Lexicon 1
SPACE exists from the scale of the detail to the scale of the city. Spaces are not only physical; there are also ideological spaces and spatial practices. A synthesis of spaces (real and virtual) renders place.
site (n) – the intersection of a physical construction and its ground, including its cultural (ideological), and haptic (lived) space.
Henri Lefebvre, The Production of Space (Malden, Massachusetts: Blackwell, 1991), 51.
W.G. Clark, “Writings,” in Clark and Menefee, Richard Jensen (New York: Princeton Architectural Press, 2000), 13.
smooth and striated (adj) – oppositional ways of perceiving space: as nomadic or sedentary, unknown or known, immeasurable or measurable, amorphous or rational, etc. It is important to recognize that the grid striates and orders the city, yet its flows and spatial practices are smooth. Thus, the smooth and the striated only exist in proportion to each other.
“The primary determination of nomads is to occupy and hold a smooth space.” in Gilles Deleuze and Felix Guattari, A Thousand Plateaus: Capitalism and Schizophrenia, trans. Brian Massumi (Minneapolis: University of Minnesota Press, 1987), 410.

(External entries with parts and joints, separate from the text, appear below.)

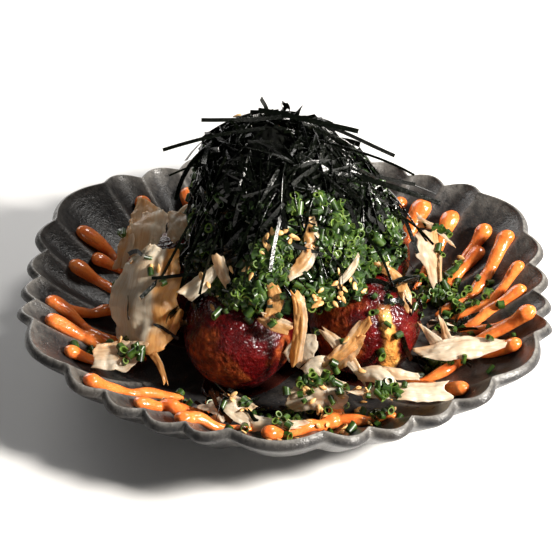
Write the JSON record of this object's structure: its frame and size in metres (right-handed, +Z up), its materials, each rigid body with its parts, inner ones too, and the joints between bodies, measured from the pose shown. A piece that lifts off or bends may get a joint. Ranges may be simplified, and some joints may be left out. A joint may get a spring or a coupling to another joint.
{
  "type": "takoyaki balls on a fluted plate",
  "caption": "Browned octopus dumplings on a scalloped hexagonal stoneware plate, heaped with chives, shredded nori and bonito flakes, with piped spicy mayonnaise.",
  "frame": {"origin": "centre of the plate's foot ring, on the table", "axes": "+Z up; -Y is the front, where two dumplings show; +X is to the right"},
  "size_m": [0.2012, 0.2116, 0.1018],
  "materials": {
    "stoneware": "charcoal glaze with a soft metallic sheen, thin and pale along the rim and the ridges",
    "dumpling": "browned batter crust under a dark sweet glaze",
    "chives": "fresh cut chives, moist",
    "nori": "dry shredded seaweed, black green with a silky gloss",
    "mayonnaise": "glossy orange piped sauce with fine red flecks",
    "bonito": "thin translucent fish shavings with a fine grain",
    "sesame": "toasted seeds",
    "sauce": "dark glossy sweet sauce"
  },
  "bodies": {
    "root": {"plate": "stoneware", "ball_front_left": "dumpling", "ball_front_right": "dumpling", "ball_left": "dumpling", "ball_back": "dumpling", "ball_right": "dumpling", "ball_top": "dumpling", "chive_heap": "chives", "nori_heap": "nori", "mayo_left": "mayonnaise", "mayo_right": "mayonnaise", "mayo_front": "mayonnaise", "flake_left_large": "bonito", "flake_left_folded": "bonito", "flake_left_flat": "bonito", "flake_front_crumpled": "bonito", "flake_front_folded": "bonito", "flake_front_long": "bonito", "flake_ball_front": "bonito", "flake_right_large": "bonito", "flake_right_back": "bonito", "flake_back": "bonito", "flake_back_right": "bonito", "flake_heap_front": "bonito"}
  },
  "joints": []
}
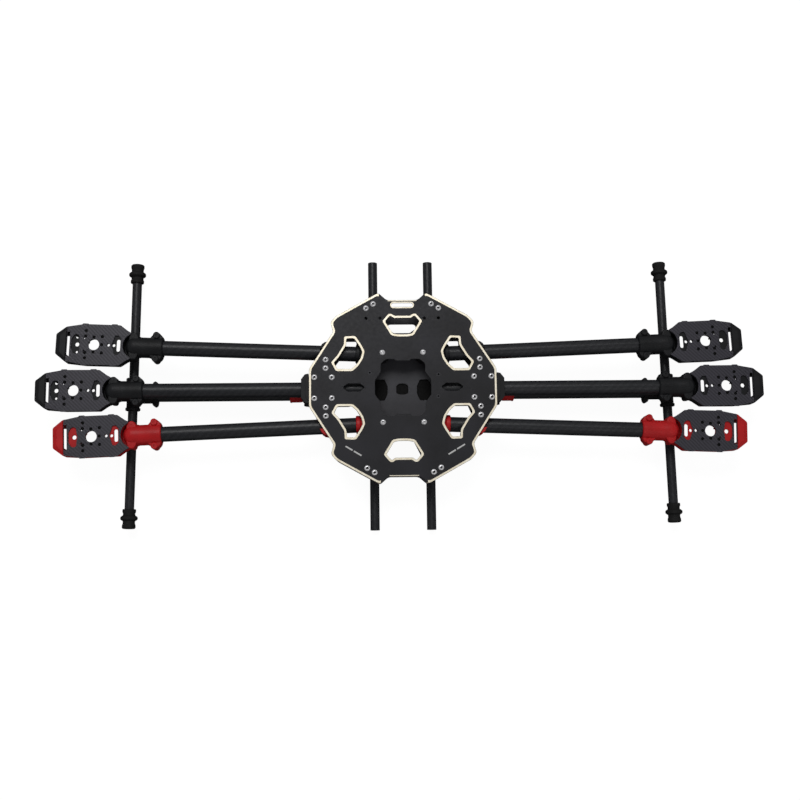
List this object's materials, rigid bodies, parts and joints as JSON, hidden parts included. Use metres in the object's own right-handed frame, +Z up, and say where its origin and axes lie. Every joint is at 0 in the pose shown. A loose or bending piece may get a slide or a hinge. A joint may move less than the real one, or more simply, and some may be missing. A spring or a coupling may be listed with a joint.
{
  "type": "folding hexacopter frame",
  "caption": "Folding hexacopter airframe with octagonal hub plates, tube arms that fold beside the fixed middle arms, motor mounts, retracting skid legs and payload rails.",
  "frame": {"origin": "on the ground plane under the hub centre, with the frame folded and standing on its rail hangers", "axes": "+X to the right-hand side along the middle arms, +Y to the nose, +Z up"},
  "size_m": [0.772, 0.296, 0.0585],
  "materials": {
    "board": "satin black solder mask on glass-epoxy board, pale gold plated borders",
    "carbon": "twill carbon fibre sheet, satin lacquer",
    "tube": "satin carbon fibre tube",
    "black_plastic": "moulded glass-filled nylon",
    "red_plastic": "moulded red nylon",
    "rubber": "soft moulded rubber",
    "steel": "bright zinc-plated screws"
  },
  "bodies": {
    "frame": {"top_plate": "board", "bottom_plate": "board", "front_left_pivot_bolt": "steel", "front_left_fold_clip": "black_plastic", "front_left_flight_lock": "black_plastic", "front_right_pivot_bolt": "steel", "front_right_fold_clip": "black_plastic", "front_right_flight_lock": "black_plastic", "rear_left_pivot_bolt": "steel", "rear_left_fold_clip": "red_plastic", "rear_left_flight_lock": "red_plastic", "rear_right_pivot_bolt": "steel", "rear_right_fold_clip": "red_plastic", "rear_right_flight_lock": "red_plastic", "middle_left_arm_tube": "tube", "middle_left_motor_mount": "black_plastic", "middle_left_motor_plate": "carbon", "middle_left_clamp": "black_plastic", "left_retract_housing": "black_plastic", "left_leg_pin": "steel", "left_rail": "tube", "left_front_rail_hanger": "black_plastic", "left_rear_rail_hanger": "black_plastic", "middle_right_arm_tube": "tube", "middle_right_motor_mount": "black_plastic", "middle_right_motor_plate": "carbon", "middle_right_clamp": "black_plastic", "right_retract_housing": "black_plastic", "right_leg_pin": "steel", "right_rail": "tube", "right_front_rail_hanger": "black_plastic", "right_rear_rail_hanger": "black_plastic"},
    "front_left_arm": {"front_left_arm_root": "black_plastic", "front_left_arm_tube": "tube", "front_left_motor_mount": "black_plastic", "front_left_motor_plate": "carbon"},
    "front_right_arm": {"front_right_arm_root": "black_plastic", "front_right_arm_tube": "tube", "front_right_motor_mount": "black_plastic", "front_right_motor_plate": "carbon"},
    "rear_left_arm": {"rear_left_arm_root": "red_plastic", "rear_left_arm_tube": "tube", "rear_left_motor_mount": "red_plastic", "rear_left_motor_plate": "carbon"},
    "rear_right_arm": {"rear_right_arm_root": "red_plastic", "rear_right_arm_tube": "tube", "rear_right_motor_mount": "red_plastic", "rear_right_motor_plate": "carbon"},
    "left_leg": {"left_leg_holder": "red_plastic", "left_leg_tube": "tube", "left_leg_tee": "black_plastic", "left_skid_tube": "tube", "left_front_foot": "rubber", "left_rear_foot": "rubber"},
    "right_leg": {"right_leg_holder": "red_plastic", "right_leg_tube": "tube", "right_leg_tee": "black_plastic", "right_skid_tube": "tube", "right_front_foot": "rubber", "right_rear_foot": "rubber"}
  },
  "joints": [
    {"name": "front_left_arm_fold", "type": "hinge", "parent": "frame", "child": "front_left_arm", "pos_m": [-0.0215, 0.03724, 0.0425], "axis": [0, 0, 1], "range_deg": [-57.83, 0]},
    {"name": "front_right_arm_fold", "type": "hinge", "parent": "frame", "child": "front_right_arm", "pos_m": [0.0215, 0.03724, 0.0425], "axis": [0, 0, 1], "range_deg": [0, 57.83]},
    {"name": "rear_left_arm_fold", "type": "hinge", "parent": "frame", "child": "rear_left_arm", "pos_m": [-0.0215, -0.03724, 0.0425], "axis": [0, 0, 1], "range_deg": [0, 57.83]},
    {"name": "rear_right_arm_fold", "type": "hinge", "parent": "frame", "child": "rear_right_arm", "pos_m": [0.0215, -0.03724, 0.0425], "axis": [0, 0, 1], "range_deg": [-57.83, 0]},
    {"name": "left_leg_retract", "type": "hinge", "parent": "frame", "child": "left_leg", "pos_m": [-0.099, 0, 0.0195], "axis": [0, 1, 0], "range_deg": [-80, 0]},
    {"name": "right_leg_retract", "type": "hinge", "parent": "frame", "child": "right_leg", "pos_m": [0.099, 0, 0.0195], "axis": [0, 1, 0], "range_deg": [0, 80]}
  ]
}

social space/the production of space (n/v) – a spatial triad of conceived space (the symbolic, ideal space of a map or plan), perceived space (optical, physical, architectural space), and lived space (haptic space). A social space must fulfill the triad to endure.
Henri Lefebvre, The Production of Space (Malden, Massachusetts: Blackwell, 1991), 38-9.